Braschi v Stahl Assoc. Co., 74 NY2d 201 (1989) is not to the contrary. In Braschi, the Court of Appeals reversed the Appellate Division order and reinstated the trial court's stay of eviction with respect to a summary proceeding against a gay surviving partner, who asserted a succession rights claim. Though seemingly the trial court order, reinstated by the Court of Appeals, found that the Braschi plaintiff met the irreparable injury standard, in fact, the defendant's only opposition to the relief requested was as to the merits of the plaintiff's claim. Braschi v Stahl Assoc. Co., Index No. 002194/87, 1987 WL 343445 (Sup Ct, NY County, March 27, 1987).

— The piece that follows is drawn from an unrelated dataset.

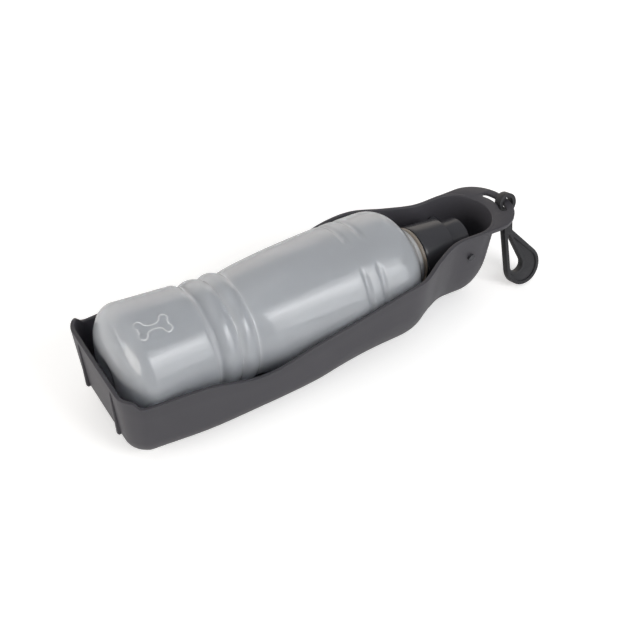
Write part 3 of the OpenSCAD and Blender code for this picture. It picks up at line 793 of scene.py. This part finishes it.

The blacklisting effect that may result from OCA's practice of selling data to TSBs is a realistic concern for prospective tenants. Indeed, a recent settlement indicates that inaccurate reporting by TSBs may cause injury to tenants. However, the remedy promulgated, an expungement process to correct inaccurate data, only targets the named TSB. See White v First Advantage SafeRent, Inc., f/k/a Registry, Inc., 2007 WL 703926 96 (US Dist Ct, SD NY, 04 Civ 01611, Kaplan, J., March 7, 2007). Realizing that there are numerous TSBs, this court acknowledges that prospective tenants are still faced with the possibility of being blacklisted when seeking accommodations. Unlike White, however, the actions sought to be restrained are those of the landlord and not of a TSB and therefore the remedy in that case is not available here.
Accordingly, it is
ORDERED that the plaintiff's motion for a preliminary injunction is DENIED, and the temporary restraining order is VACATED; and it is further
ORDERED that the defendant is directed to answer or move within 20 days pursuant to CPLR 3211 (f) and the so-ordered stipulation of the parties dated October 23, 2008, upon service of this Order with notice of entry; and it is further
ORDERED that all parties shall appear at a preliminary conference to ascertain the status of this action on October 27, 2009, at 9:30 A.M., in Part 59, Room 1254, 111 Centre Street, New York, New York 10013.
This is the decision and order of the court.